WHAT IS NEEDED> Copy out all of the material exactly as presented.

DATA PROVIDED>
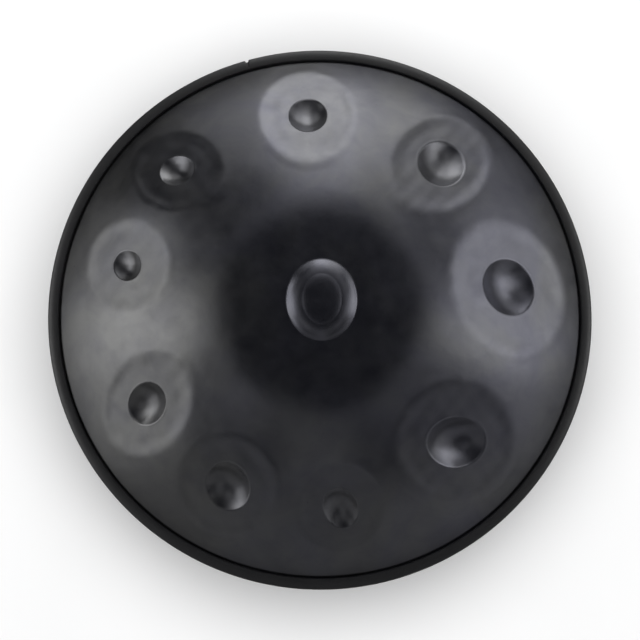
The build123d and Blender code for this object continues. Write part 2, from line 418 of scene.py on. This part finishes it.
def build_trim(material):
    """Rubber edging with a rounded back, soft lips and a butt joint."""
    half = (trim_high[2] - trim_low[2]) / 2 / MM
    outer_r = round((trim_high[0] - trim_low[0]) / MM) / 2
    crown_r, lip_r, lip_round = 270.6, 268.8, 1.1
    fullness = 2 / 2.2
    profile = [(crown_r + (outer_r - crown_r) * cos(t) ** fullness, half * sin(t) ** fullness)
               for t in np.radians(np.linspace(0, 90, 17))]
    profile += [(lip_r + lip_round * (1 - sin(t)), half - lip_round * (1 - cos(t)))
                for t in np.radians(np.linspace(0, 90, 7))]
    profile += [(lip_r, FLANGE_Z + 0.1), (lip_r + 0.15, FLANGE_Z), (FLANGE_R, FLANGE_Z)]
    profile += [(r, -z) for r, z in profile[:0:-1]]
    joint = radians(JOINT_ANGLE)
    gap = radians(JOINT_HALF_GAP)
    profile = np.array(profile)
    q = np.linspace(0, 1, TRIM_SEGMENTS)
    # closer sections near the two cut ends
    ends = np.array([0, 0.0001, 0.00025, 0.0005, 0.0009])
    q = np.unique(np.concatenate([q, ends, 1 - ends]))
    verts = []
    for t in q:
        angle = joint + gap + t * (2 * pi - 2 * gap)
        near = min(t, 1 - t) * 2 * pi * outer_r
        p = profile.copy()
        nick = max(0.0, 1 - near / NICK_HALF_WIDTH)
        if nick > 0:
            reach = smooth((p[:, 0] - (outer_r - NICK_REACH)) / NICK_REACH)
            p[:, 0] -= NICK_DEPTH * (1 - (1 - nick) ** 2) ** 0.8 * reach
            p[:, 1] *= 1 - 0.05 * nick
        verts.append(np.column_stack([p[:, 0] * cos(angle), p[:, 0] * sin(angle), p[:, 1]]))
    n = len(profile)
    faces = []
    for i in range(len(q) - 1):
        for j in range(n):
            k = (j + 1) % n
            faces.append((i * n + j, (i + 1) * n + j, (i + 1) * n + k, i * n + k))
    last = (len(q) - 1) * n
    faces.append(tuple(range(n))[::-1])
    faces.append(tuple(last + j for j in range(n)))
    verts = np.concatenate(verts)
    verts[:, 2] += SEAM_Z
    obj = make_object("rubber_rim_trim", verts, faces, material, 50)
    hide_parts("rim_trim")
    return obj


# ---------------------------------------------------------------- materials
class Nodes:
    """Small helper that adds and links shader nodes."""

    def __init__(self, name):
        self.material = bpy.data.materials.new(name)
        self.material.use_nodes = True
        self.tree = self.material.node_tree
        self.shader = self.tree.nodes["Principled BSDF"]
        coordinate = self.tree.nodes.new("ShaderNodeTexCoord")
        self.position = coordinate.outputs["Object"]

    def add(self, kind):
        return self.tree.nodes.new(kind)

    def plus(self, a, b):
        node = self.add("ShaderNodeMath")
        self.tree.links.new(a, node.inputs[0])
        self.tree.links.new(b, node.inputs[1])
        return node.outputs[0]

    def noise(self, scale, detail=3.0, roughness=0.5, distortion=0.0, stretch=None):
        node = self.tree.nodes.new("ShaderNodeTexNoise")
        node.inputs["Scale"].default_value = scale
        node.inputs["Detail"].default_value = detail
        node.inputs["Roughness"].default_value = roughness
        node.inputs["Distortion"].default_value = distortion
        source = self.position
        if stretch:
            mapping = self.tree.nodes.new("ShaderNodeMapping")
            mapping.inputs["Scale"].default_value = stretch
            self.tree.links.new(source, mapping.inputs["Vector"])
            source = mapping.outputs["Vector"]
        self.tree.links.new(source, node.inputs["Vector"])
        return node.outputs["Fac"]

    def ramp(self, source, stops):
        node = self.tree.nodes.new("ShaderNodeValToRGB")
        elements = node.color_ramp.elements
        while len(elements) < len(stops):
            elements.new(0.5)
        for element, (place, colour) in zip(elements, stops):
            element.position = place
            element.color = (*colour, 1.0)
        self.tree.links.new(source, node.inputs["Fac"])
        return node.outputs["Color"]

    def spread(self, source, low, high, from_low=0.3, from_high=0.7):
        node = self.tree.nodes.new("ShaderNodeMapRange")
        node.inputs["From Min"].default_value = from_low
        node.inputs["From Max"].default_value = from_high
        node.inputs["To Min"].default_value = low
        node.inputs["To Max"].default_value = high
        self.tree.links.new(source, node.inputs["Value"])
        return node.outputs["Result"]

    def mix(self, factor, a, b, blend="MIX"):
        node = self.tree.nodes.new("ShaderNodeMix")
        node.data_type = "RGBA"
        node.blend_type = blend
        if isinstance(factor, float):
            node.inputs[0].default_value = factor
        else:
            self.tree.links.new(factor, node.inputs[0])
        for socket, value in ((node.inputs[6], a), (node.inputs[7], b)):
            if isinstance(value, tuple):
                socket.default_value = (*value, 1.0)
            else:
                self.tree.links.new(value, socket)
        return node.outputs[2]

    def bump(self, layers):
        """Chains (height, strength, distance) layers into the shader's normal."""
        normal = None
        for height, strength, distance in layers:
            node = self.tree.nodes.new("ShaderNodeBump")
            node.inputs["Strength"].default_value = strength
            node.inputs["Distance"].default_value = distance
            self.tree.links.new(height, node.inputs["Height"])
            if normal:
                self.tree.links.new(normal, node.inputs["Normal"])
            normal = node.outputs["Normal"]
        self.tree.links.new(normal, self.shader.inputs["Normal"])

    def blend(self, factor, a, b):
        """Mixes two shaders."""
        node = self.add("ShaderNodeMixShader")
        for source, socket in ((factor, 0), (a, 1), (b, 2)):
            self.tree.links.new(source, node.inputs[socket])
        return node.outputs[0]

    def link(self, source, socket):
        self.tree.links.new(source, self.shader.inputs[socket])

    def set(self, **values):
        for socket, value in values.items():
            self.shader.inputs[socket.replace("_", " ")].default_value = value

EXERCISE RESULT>
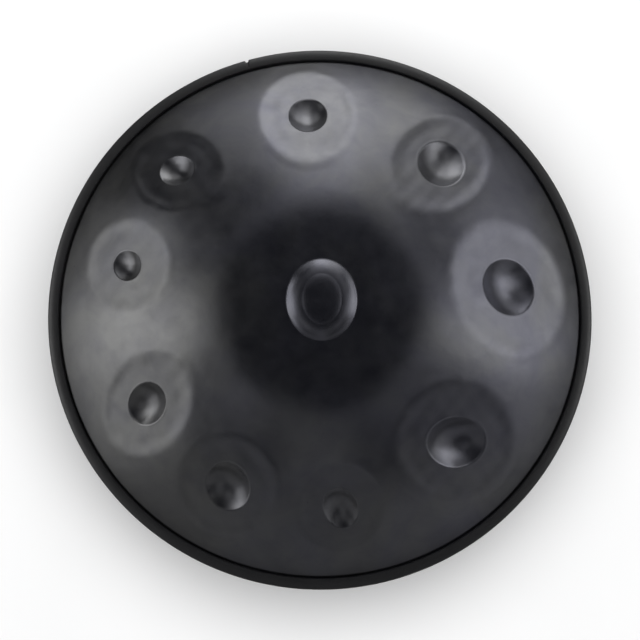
The build123d and Blender code for this object continues. Write part 2, from line 418 of scene.py on. This part finishes it.
def build_trim(material):
    """Rubber edging with a rounded back, soft lips and a butt joint."""
    half = (trim_high[2] - trim_low[2]) / 2 / MM
    outer_r = round((trim_high[0] - trim_low[0]) / MM) / 2
    crown_r, lip_r, lip_round = 270.6, 268.8, 1.1
    fullness = 2 / 2.2
    profile = [(crown_r + (outer_r - crown_r) * cos(t) ** fullness, half * sin(t) ** fullness)
               for t in np.radians(np.linspace(0, 90, 17))]
    profile += [(lip_r + lip_round * (1 - sin(t)), half - lip_round * (1 - cos(t)))
                for t in np.radians(np.linspace(0, 90, 7))]
    profile += [(lip_r, FLANGE_Z + 0.1), (lip_r + 0.15, FLANGE_Z), (FLANGE_R, FLANGE_Z)]
    profile += [(r, -z) for r, z in profile[:0:-1]]
    joint = radians(JOINT_ANGLE)
    gap = radians(JOINT_HALF_GAP)
    profile = np.array(profile)
    q = np.linspace(0, 1, TRIM_SEGMENTS)
    # closer sections near the two cut ends
    ends = np.array([0, 0.0001, 0.00025, 0.0005, 0.0009])
    q = np.unique(np.concatenate([q, ends, 1 - ends]))
    verts = []
    for t in q:
        angle = joint + gap + t * (2 * pi - 2 * gap)
        near = min(t, 1 - t) * 2 * pi * outer_r
        p = profile.copy()
        nick = max(0.0, 1 - near / NICK_HALF_WIDTH)
        if nick > 0:
            reach = smooth((p[:, 0] - (outer_r - NICK_REACH)) / NICK_REACH)
            p[:, 0] -= NICK_DEPTH * (1 - (1 - nick) ** 2) ** 0.8 * reach
            p[:, 1] *= 1 - 0.05 * nick
        verts.append(np.column_stack([p[:, 0] * cos(angle), p[:, 0] * sin(angle), p[:, 1]]))
    n = len(profile)
    faces = []
    for i in range(len(q) - 1):
        for j in range(n):
            k = (j + 1) % n
            faces.append((i * n + j, (i + 1) * n + j, (i + 1) * n + k, i * n + k))
    last = (len(q) - 1) * n
    faces.append(tuple(range(n))[::-1])
    faces.append(tuple(last + j for j in range(n)))
    verts = np.concatenate(verts)
    verts[:, 2] += SEAM_Z
    obj = make_object("rubber_rim_trim", verts, faces, material, 50)
    hide_parts("rim_trim")
    return obj


# ---------------------------------------------------------------- materials
class Nodes:
    """Small helper that adds and links shader nodes."""

    def __init__(self, name):
        self.material = bpy.data.materials.new(name)
        self.material.use_nodes = True
        self.tree = self.material.node_tree
        self.shader = self.tree.nodes["Principled BSDF"]
        coordinate = self.tree.nodes.new("ShaderNodeTexCoord")
        self.position = coordinate.outputs["Object"]

    def add(self, kind):
        return self.tree.nodes.new(kind)

    def plus(self, a, b):
        node = self.add("ShaderNodeMath")
        self.tree.links.new(a, node.inputs[0])
        self.tree.links.new(b, node.inputs[1])
        return node.outputs[0]

    def noise(self, scale, detail=3.0, roughness=0.5, distortion=0.0, stretch=None):
        node = self.tree.nodes.new("ShaderNodeTexNoise")
        node.inputs["Scale"].default_value = scale
        node.inputs["Detail"].default_value = detail
        node.inputs["Roughness"].default_value = roughness
        node.inputs["Distortion"].default_value = distortion
        source = self.position
        if stretch:
            mapping = self.tree.nodes.new("ShaderNodeMapping")
            mapping.inputs["Scale"].default_value = stretch
            self.tree.links.new(source, mapping.inputs["Vector"])
            source = mapping.outputs["Vector"]
        self.tree.links.new(source, node.inputs["Vector"])
        return node.outputs["Fac"]

    def ramp(self, source, stops):
        node = self.tree.nodes.new("ShaderNodeValToRGB")
        elements = node.color_ramp.elements
        while len(elements) < len(stops):
            elements.new(0.5)
        for element, (place, colour) in zip(elements, stops):
            element.position = place
            element.color = (*colour, 1.0)
        self.tree.links.new(source, node.inputs["Fac"])
        return node.outputs["Color"]

    def spread(self, source, low, high, from_low=0.3, from_high=0.7):
        node = self.tree.nodes.new("ShaderNodeMapRange")
        node.inputs["From Min"].default_value = from_low
        node.inputs["From Max"].default_value = from_high
        node.inputs["To Min"].default_value = low
        node.inputs["To Max"].default_value = high
        self.tree.links.new(source, node.inputs["Value"])
        return node.outputs["Result"]

    def mix(self, factor, a, b, blend="MIX"):
        node = self.tree.nodes.new("ShaderNodeMix")
        node.data_type = "RGBA"
        node.blend_type = blend
        if isinstance(factor, float):
            node.inputs[0].default_value = factor
        else:
            self.tree.links.new(factor, node.inputs[0])
        for socket, value in ((node.inputs[6], a), (node.inputs[7], b)):
            if isinstance(value, tuple):
                socket.default_value = (*value, 1.0)
            else:
                self.tree.links.new(value, socket)
        return node.outputs[2]

    def bump(self, layers):
        """Chains (height, strength, distance) layers into the shader's normal."""
        normal = None
        for height, strength, distance in layers:
            node = self.tree.nodes.new("ShaderNodeBump")
            node.inputs["Strength"].default_value = strength
            node.inputs["Distance"].default_value = distance
            self.tree.links.new(height, node.inputs["Height"])
            if normal:
                self.tree.links.new(normal, node.inputs["Normal"])
            normal = node.outputs["Normal"]
        self.tree.links.new(normal, self.shader.inputs["Normal"])

    def blend(self, factor, a, b):
        """Mixes two shaders."""
        node = self.add("ShaderNodeMixShader")
        for source, socket in ((factor, 0), (a, 1), (b, 2)):
            self.tree.links.new(source, node.inputs[socket])
        return node.outputs[0]

    def link(self, source, socket):
        self.tree.links.new(source, self.shader.inputs[socket])

    def set(self, **values):
        for socket, value in values.items():
            self.shader.inputs[socket.replace("_", " ")].default_value = value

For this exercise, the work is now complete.